Grace shook her head. "Fanny, I can honestly say that you are nothing like your husband."

"Sometimes I feel he was the better of the two of us."

"Fanny! After all that you wrote about him, you are now defending him. I do not understand." Grace was shocked at the turn of the conversation and would have liked to question Fanny further, but she also needed rest before returning to William. She was determined that once William was out of danger, she would have a long talk with Fanny, for she was not herself.

"People are not always consistent, Grace. Situations cause us to act in different ways, and life is not as simple as you think it is." There was a hard edge to Fanny's tone, and she climbed out of the warmth of the bed. "I apologise, Grace. All you are going through, and I am being a wet goose and trying to seek some sort of redemption from you."
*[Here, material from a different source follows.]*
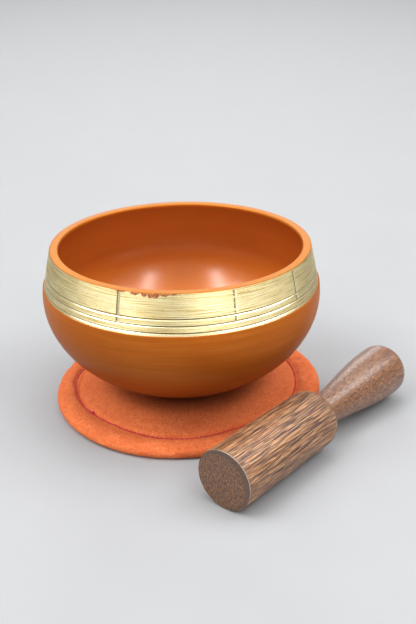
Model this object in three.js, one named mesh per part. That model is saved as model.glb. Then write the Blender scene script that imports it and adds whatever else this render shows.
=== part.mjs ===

"This is not like you," Grace said. "I feel there is more to tell, for a lot of what you are saying does not make sense."

"There is more, but now is not the time. I am so sorry for being a ninnyhammer. I do hope you can get some rest, though my ramblings would suggest that I have not helped in that regard."

Grace smiled. "Be gone with you. Of course you have helped. Whenever you are ready to tell me all that is troubling you, I am here to listen."

"I do not deserve you, but I am grateful that you are my cousin, for I know you have a forgiving nature for which I am especially thankful," Fanny said before leaving the bedchamber.

Grace frowned at her hands as her fingers plucked at the bedcover when Fanny had left. There was something amiss with her, but she had no idea what it could be. Her confession about hiring a poor nurse in the hope that it would speed Stewart's demise was not the nicest thing to have done to someone who was severely ill, but it was not criminal in any way. Many people employed nurses rather than care for the patient themselves. She wondered if Fanny was a little more hysterical than she had remembered. If she was, it was hardly any wonder after living on her nerves for so long with a cruel husband, but there were other indications that Fanny was not as she remembered. She was harder, bitter even, but Grace hoped that when the mourning period for Stewart was well and truly over, Fanny would start to relax and return to the woman Grace used to know. She was ashamed to admit to herself that she had begun to dread travelling with Fanny as a few times she found what she said to be disagreeable at best and outright unpleasant in some instances.

Her thoughts brought her around to William, and she sank into the pillows, promising herself that she would only sleep for an hour or two and then return to his chamber.

That was the last thought she had as the strain of the day and the soothing drink took effect.